Civilian vehicles destroyed and abandoned throughout the Old City are slowly being collected and stand as a quiet, rusting symbol of the terrible fighting. Walking amid the towering piles of cars and trucks stacked underneath an overpass, you can almost hear the sound of the war that obliterated them.

Beside the newly rebuilt Old Bridge, which goes over the Tigris River, a group of young scrap collectors took a break from work to cool off. Some of the boys did not know how to swim and were stuffing pieces of polystyrene down their underwear to keep them afloat.

The image of them frolicking in the shallows, under the beautifully refurbished iron bridge, was in stark contrast to the lifeless piles of rubble on the western side of the river. Compounding the juxtaposition was the knowledge that so many people were killed on that very stretch of river as they tried to escape the Old City in the final assault last summer.
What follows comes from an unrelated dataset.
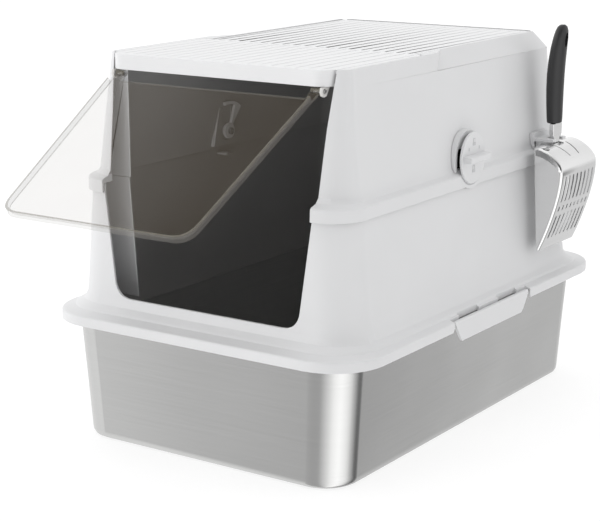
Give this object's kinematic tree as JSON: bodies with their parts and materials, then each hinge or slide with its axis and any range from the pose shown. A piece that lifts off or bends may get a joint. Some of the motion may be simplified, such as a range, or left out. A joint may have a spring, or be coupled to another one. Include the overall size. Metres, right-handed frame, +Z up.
{
  "type": "cat litter box with hood",
  "caption": "Hooded cat litter box: a steel pan under a stacked plastic hood with a ribbed hinged lid, clear swinging flap, side latches, turning locks and a scoop hung on its side.",
  "frame": {"origin": "centre of the pan's underside, where it stands on the floor", "axes": "+Z up, the entrance and its flap face -Y, the scoop hangs on the +X side"},
  "size_m": [0.451, 0.7629, 0.4645],
  "materials": {
    "pan_steel": "satin, lengthwise brushed stainless steel sheet",
    "shell_plastic": "white moulded plastic with a fine matte grain",
    "lid_plastic": "white moulded plastic, slightly smoother than the hood",
    "clear_plastic": "clear, faintly warm tinted polycarbonate sheet",
    "pin_steel": "bright drawn steel wire and screw",
    "scoop_steel": "polished stainless steel",
    "grip_plastic": "black matte soft-touch grip"
  },
  "bodies": {
    "pan": {"steel_pan": "pan_steel"},
    "lower_hood": {"lower_shell": "shell_plastic", "latch_pin_right": "pin_steel", "latch_pin_left": "pin_steel"},
    "latch_right": {"latch_right": "shell_plastic"},
    "latch_left": {"latch_left": "shell_plastic"},
    "upper_hood": {"upper_shell": "shell_plastic", "knob_plate_right": "shell_plastic", "knob_plate_left": "shell_plastic", "scoop_holder": "shell_plastic"},
    "knob_right": {"knob_right": "shell_plastic", "knob_cam_right": "shell_plastic", "knob_screw_right": "pin_steel"},
    "knob_left": {"knob_left": "shell_plastic", "knob_cam_left": "shell_plastic", "knob_screw_left": "pin_steel"},
    "lid": {"lid": "lid_plastic", "lid_hinge_pin_right": "pin_steel", "lid_hinge_pin_left": "pin_steel", "flap_hook_right": "shell_plastic", "flap_hook_left": "shell_plastic"},
    "flap": {"flap_door": "clear_plastic", "flap_pin_right": "pin_steel", "flap_pin_left": "pin_steel"},
    "scoop": {"scoop_basket": "scoop_steel", "scoop_neck": "scoop_steel", "scoop_rivet": "scoop_steel", "scoop_handle": "grip_plastic"}
  },
  "joints": [
    {"name": "hood_lift", "type": "slide", "parent": "pan", "child": "lower_hood", "axis": [0, 0, 1], "range_m": [0, 0.15]},
    {"name": "upper_lift", "type": "slide", "parent": "lower_hood", "child": "upper_hood", "axis": [0, 0, 1], "range_m": [0, 0.15]},
    {"name": "latch_right_hinge", "type": "hinge", "parent": "lower_hood", "child": "latch_right", "pos_m": [0.2125, 0.006, 0.1493], "axis": [0, -1, 0], "range_deg": [0, 100]},
    {"name": "latch_left_hinge", "type": "hinge", "parent": "lower_hood", "child": "latch_left", "pos_m": [-0.2125, 0.006, 0.1493], "axis": [0, 1, 0], "range_deg": [0, 100]},
    {"name": "knob_right_turn", "type": "hinge", "parent": "upper_hood", "child": "knob_right", "pos_m": [0.1846, -0.001, 0.326], "axis": [1, 0, 0], "range_deg": [0, 180]},
    {"name": "knob_left_turn", "type": "hinge", "parent": "upper_hood", "child": "knob_left", "pos_m": [-0.1846, -0.001, 0.326], "axis": [1, 0, 0], "range_deg": [0, 180]},
    {"name": "lid_hinge", "type": "hinge", "parent": "upper_hood", "child": "lid", "pos_m": [0, 0.229, 0.4452], "axis": [-1, 0, 0], "range_deg": [0, 95]},
    {"name": "flap_hinge", "type": "hinge", "parent": "lid", "child": "flap", "pos_m": [0, -0.245, 0.4277], "axis": [-1, 0, 0], "range_deg": [-59, 29]},
    {"name": "scoop_pull", "type": "slide", "parent": "upper_hood", "child": "scoop", "axis": [1, 0, 0], "range_m": [0, 0.06]}
  ]
}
But this is what Mosul is like, full of contradictions. In so many ways it can appear normal until you turn a corner.

At a shooting gallery in the middle of an amusement park on the eastern side of the Tigris, Hussain Muthar did not miss his target once.

He hit more than 10 brightly colored balloons. Each time, a wry smile appeared on his face as he pulled the trigger, suggesting that he was not surprised by his accuracy.

Last summer, he was an Iraqi special forces sniper in western Mosul, battling Islamic State fighters.

Today that district, where the bloodiest stage of the war played out, is still devastated, and hundreds of Iraqi special forces soldiers are in the city to help bolster local police forces.

“Now I am stationed in Mosul,” Muthar said. “During my leave I don’t even go home to Nasiriyah, but stay and enjoy myself here. I never would have done that before.”

Around him at the amusement park, families with children lined up for a few rides that were functioning, including a Ferris wheel and bumper cars.

“We often think about this, how everything has changed and now everything is as if nothing happened at all,” he said.